Fans have used the great Nintendo “gigaleak” to restore Super Mario World’s soundtrack.
Nintendo’s 2020 gigaleak, which revealed eye-opening prototypes for Yoshi’s Island, Super Mario Kart, Star Fox 2 and more, also contained the source code for Super Mario Advance – a game that reuses samples from 1990 SNES classic Super Mario World.
Twitter user The Brickster found proper names for many instruments in Super Mario World, which helped other tinkerers find the source for those samples.
With the source samples discovered, work on restoring Koji Kondo’s iconic 30-year-old music began. The Brickster’s friends recreated the tracks that were compressed to work on the SNES using the original, lossless synths.

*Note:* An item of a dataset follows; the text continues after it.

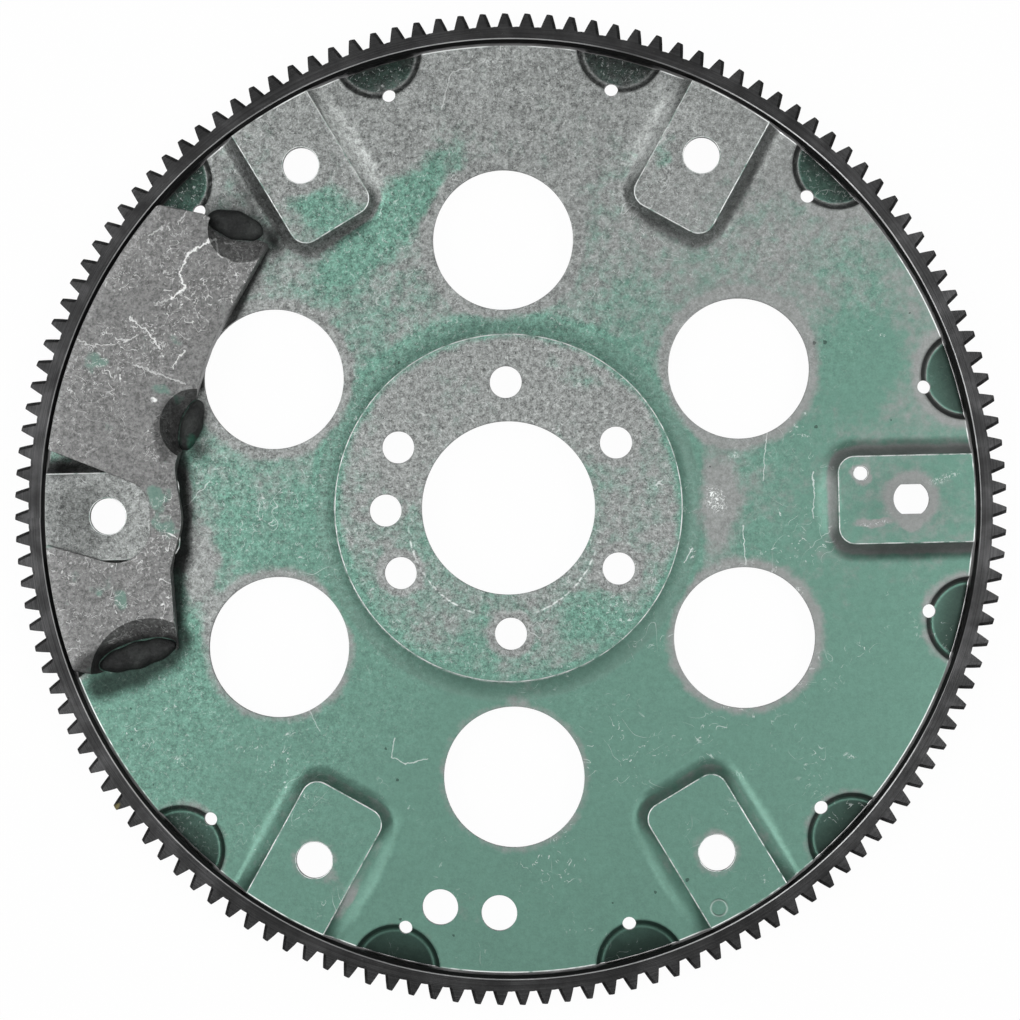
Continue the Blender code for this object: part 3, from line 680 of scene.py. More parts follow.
class Wiring:
    """Adds and links the nodes of one material or shader group."""

    def __init__(self, tree):
        self.tree = tree

    def add(self, kind, **settings):
        """A new node with its settings."""
        node = self.tree.nodes.new(kind)
        for key, value in settings.items():
            setattr(node, key, value)
        return node

    def feed(self, socket, value):
        """Links a socket, or gives it a plain value."""
        if isinstance(value, bpy.types.NodeSocket):
            self.tree.links.new(value, socket)
        elif value is not None:
            socket.default_value = value

    def calc(self, operation, a, b=None, c=None, clamp=False):
        """One step of maths."""
        node = self.add("ShaderNodeMath", operation=operation, use_clamp=clamp)
        for socket, value in zip(node.inputs, (a, b, c)):
            self.feed(socket, value)
        return node.outputs[0]

    def noise(self, vector, scale, detail=2.0, roughness=0.5, distortion=0.0):
        """Soft noise, about 0.5 on the whole."""
        node = self.add("ShaderNodeTexNoise")
        self.feed(node.inputs["Vector"], vector)
        self.feed(node.inputs["Scale"], scale)
        self.feed(node.inputs["Detail"], detail)
        self.feed(node.inputs["Roughness"], roughness)
        self.feed(node.inputs["Distortion"], distortion)
        return node.outputs["Fac"]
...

For anyone curious as to how these findings were done, its actually rather simple. Know how the Gigaleak had source code for Super Mario Advanced? That game reuses samples from Super Mario World. Those samples had names we didn’t have, which is how we were able to find them. pic.twitter.com/qWFTG1YdYW
— The Brickster (@lebrickster) February 3, 2021
The restored Super Mario World OST is up on The Brickster’s YouTube channel. Here’s a snippet:
The restored music provides an indication, perhaps, of what Kondo’s music might have sounded like if it hadn’t been constrained by the SNES hardware. However, some have said the restored music sounds worse than the original lo-fi music upon which they are based, with too much reverb.

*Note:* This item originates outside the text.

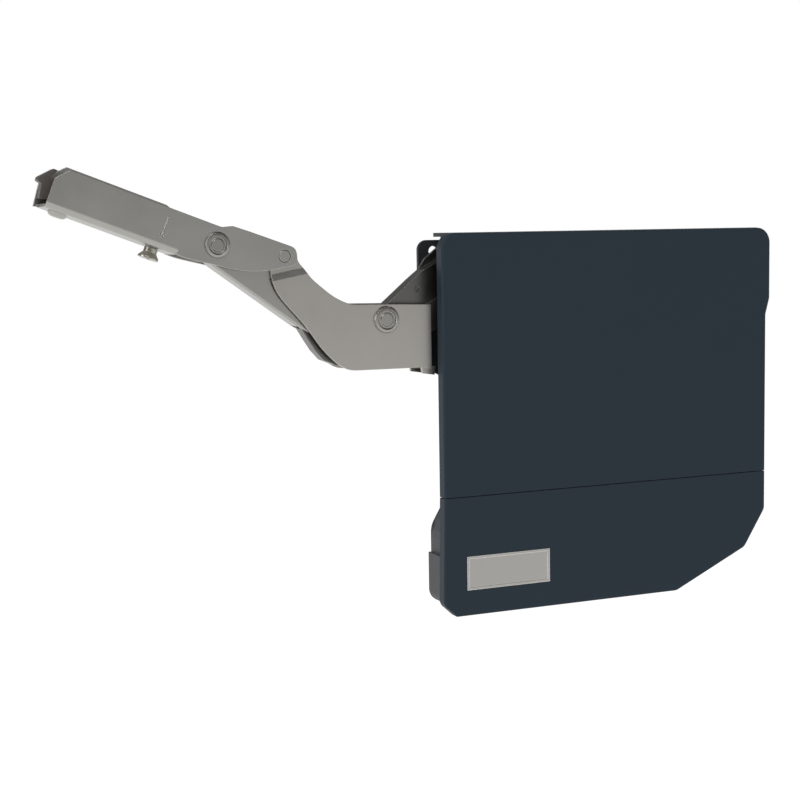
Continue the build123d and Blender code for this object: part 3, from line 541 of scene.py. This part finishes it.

The Brickster addressed this criticism on Twitter, saying the restoration is a what if? exercise done for fun.
“… I see where you are coming from,” The Brickster said. “Truthfully, these tracks were likely not designed with the full patches in mind. These are simply things we are doing for fun, as a ‘what if’ kinda thing.”

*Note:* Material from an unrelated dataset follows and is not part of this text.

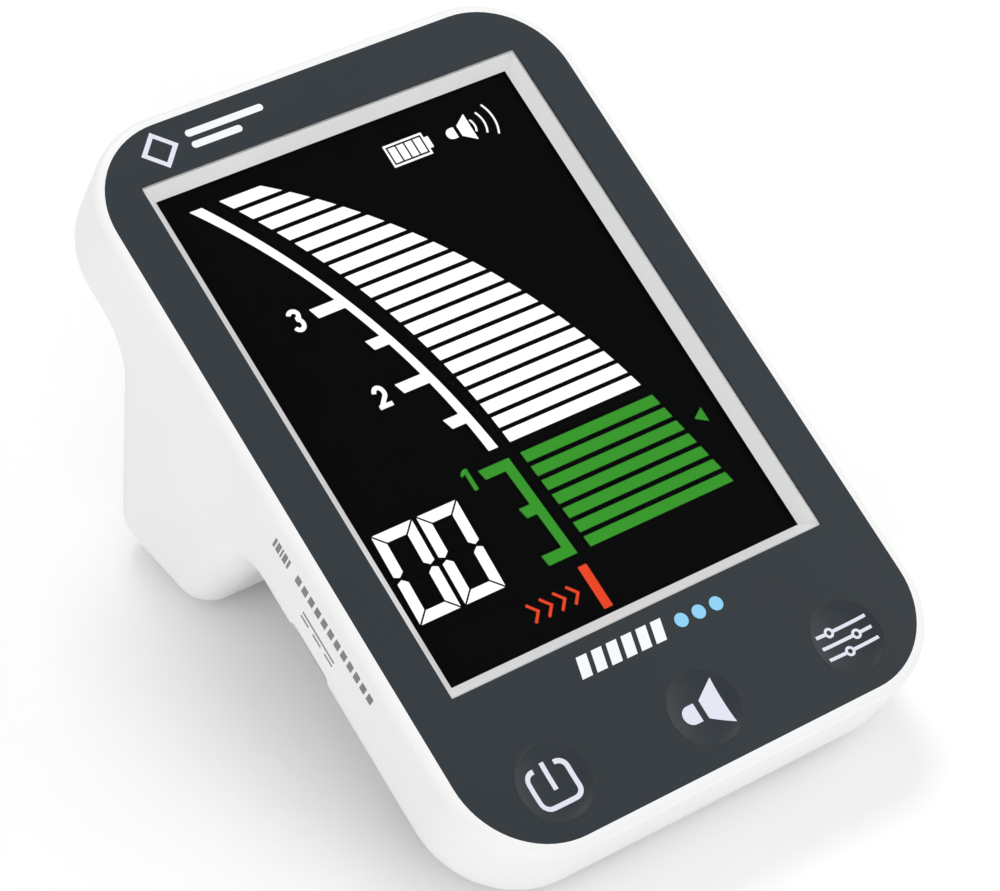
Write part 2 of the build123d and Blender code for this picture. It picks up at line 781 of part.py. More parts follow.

What if Kondo wasnt limited to the small sound ram size, and he could use sounds to their fullest? We may never know if he did, of course, since no demo versions of tracks for Super Mario World were ever officially released, but these I think would be similar to such tracks. 2/2
— The Brickster (@lebrickster) February 5, 2021
Work is ongoing. Who knows what the Nintendo gigaleak will lead to next?